Ah, the past! Those streets, those parks, those cheery rooms that were once his soul’s nourishment—sweet and savory, light but filling. Oh, to be back in that delicious, golden aforetime. Back with a beloved spouse, with family or friends. One finds comfort in simply remembering those days—knowing they were no mere dream. Such comfort is fleeting, however, not nearly enough to keep one going in the bare rooms and winter parks of this lonely present.
I, too, think of a golden past—but that’s no good, says Thomas Mallon in a New Yorker article about nostalgia in art (and life, I’d add). He writes that works depending on nostalgia must “alchemize, rather than simply recognize” what they’re unearthing. What’s retrieved must arrive with the power to transform. But isn’t nostalgia by definition a transformation of the past? It is imagining the past as prettier than our present, when in truth, were we to encounter the past in the past, we’d see how mundane it was. Mallon makes this point, too. Taking Thornton Wilder’s Our Town as an example, he cites the Stage Director’s counsel to Emily to avoid revisiting as a ghost the happier moments of her past life—because doing so inevitably alters what she sees. Simply in extracting the past from its time, you impose new value on the material.
A bit of rock looks as good as a gemstone when you hold it up to imagine it in a new, present setting. Imagine is the crucial word. And yet, we are at least happy about something. Life is worth little right now, but it wasn’t always so meager, we might tell ourselves with a sigh when all our jewels are in the past.

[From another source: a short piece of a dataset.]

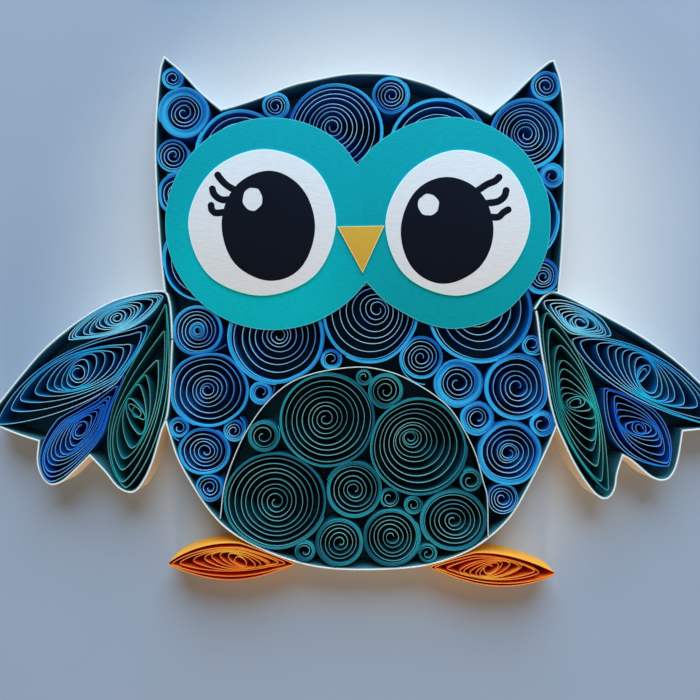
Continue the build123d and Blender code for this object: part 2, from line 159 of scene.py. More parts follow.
def smoothLine(points, sharp=(), closed=False, step=0.5):
    # A centripetal Catmull-Rom curve: each stretch mixes the straight lines through its four nearest points
    # twice over, with times that grow by the root of the distances. It breaks at the sharp points.
    points = np.array(points, float)
    count = len(points)
    sharp = sorted(sharp)
    if closed and sharp:
        points = np.roll(points, -sharp[0], axis=0)
        sharp = [(place - sharp[0]) % count for place in sharp] + [count]
        points = np.vstack([points, points[:1]])
    elif closed:
        points = np.vstack([points[-1:], points, points[:2]])
    wrapped = closed and not sharp
    breaks = sorted({0, len(points) - 1, *sharp})
    parts = []
    for start, stop in zip(breaks, breaks[1:]):
        run = points[start:stop + 1]
        ends = run if wrapped else np.vstack([2 * run[:1] - run[1:2], run, 2 * run[-1:] - run[-2:-1]])
        p0, p1, p2, p3 = ends[:-3], ends[1:-2], ends[2:-1], ends[3:]
        t1 = np.linalg.norm(p1 - p0, axis=1) ** 0.5
        t2 = t1 + np.linalg.norm(p2 - p1, axis=1) ** 0.5
        t3 = t2 + np.linalg.norm(p3 - p2, axis=1) ** 0.5
        for k in range(len(p1)):
            pieces = max(2, int(np.linalg.norm(p2[k] - p1[k]) / step))
            t = np.linspace(t1[k], t2[k], pieces, endpoint=False)[:, None]
            a1 = mixed(t, 0, t1[k], p0[k], p1[k])
            a2 = mixed(t, t1[k], t2[k], p1[k], p2[k])
            a3 = mixed(t, t2[k], t3[k], p2[k], p3[k])
            b1 = mixed(t, 0, t2[k], a1, a2)
            b2 = mixed(t, t1[k], t3[k], a2, a3)
            parts.append(mixed(t, t1[k], t2[k], b1, b2))
    line = np.vstack(parts)
    return line if closed else np.vstack([line, points[-1:]])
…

So thoughts of the past bring comfort, but it is comfort drawn from loss.
Best not to think so, though. Much nicer to hope that such a gem as we had could flash again in our present and light up our dreary, sad life. That days, months, and years turn over. That new ones begin. That they can be rosy, too.
So I wrote to Mr. Kansas one September morning, after walking at daybreak along my usual dirt track between the town and the river, passing between fields and forests. Soon gray gave way: through the branches waves of golden cloud appeared. “Look at the incredible sky!” I wrote, to accompany a photo I took, the trees black skeletons, the sky radiating pink and yellow, as if a bomb had gone off.
“Enjoy these precious minutes,” urges the moon to Lucy Snowe. Her collection of minutes is special because it is not the tiring work of her life, but a short break from it—measured in minutes. For Mr. Kansas, whose trouble is not too much work and no solitude but too little camaraderie in the ever-lasting hours of his days—for him, could a collection of minutes alone with nature be precious? It appears not. His time alone is desolate, even in the lovely setting of the botanical garden where he volunteered. He had hoped that nature would soothe, but he was only reminded of other gardens where he had been happy. He wanders the past like a man lost in a labyrinth, accompanied only by ghostly memories.
Mr. Kansas gets no relief. And wants none, really. His pain and suffering enshrine 40 years of marriage to his late wife. They were well-suited and like-minded, but surely endured their share of hurt and ire.
The sun was at the head of the track, as if waiting for me. Yet I knew it was coming in my direction and I was walking out to meet it. There it held, lighting the clouds an extraordinary yellow, a golden hue, a real treasure. I looked around. No one. I looked ahead again.
Just for me?
Certainly worth coming upon, worth witnessing. “Worth living for?” I wondered. I would have to ask Mr. Kansas.
And so I was no longer alone. And for an instant, when he opened my email, he wouldn’t be either.
“Worth living for,” I added to the message—but without the question mark.
But did he believe me? No? Then, believe something. Anything. Believe it.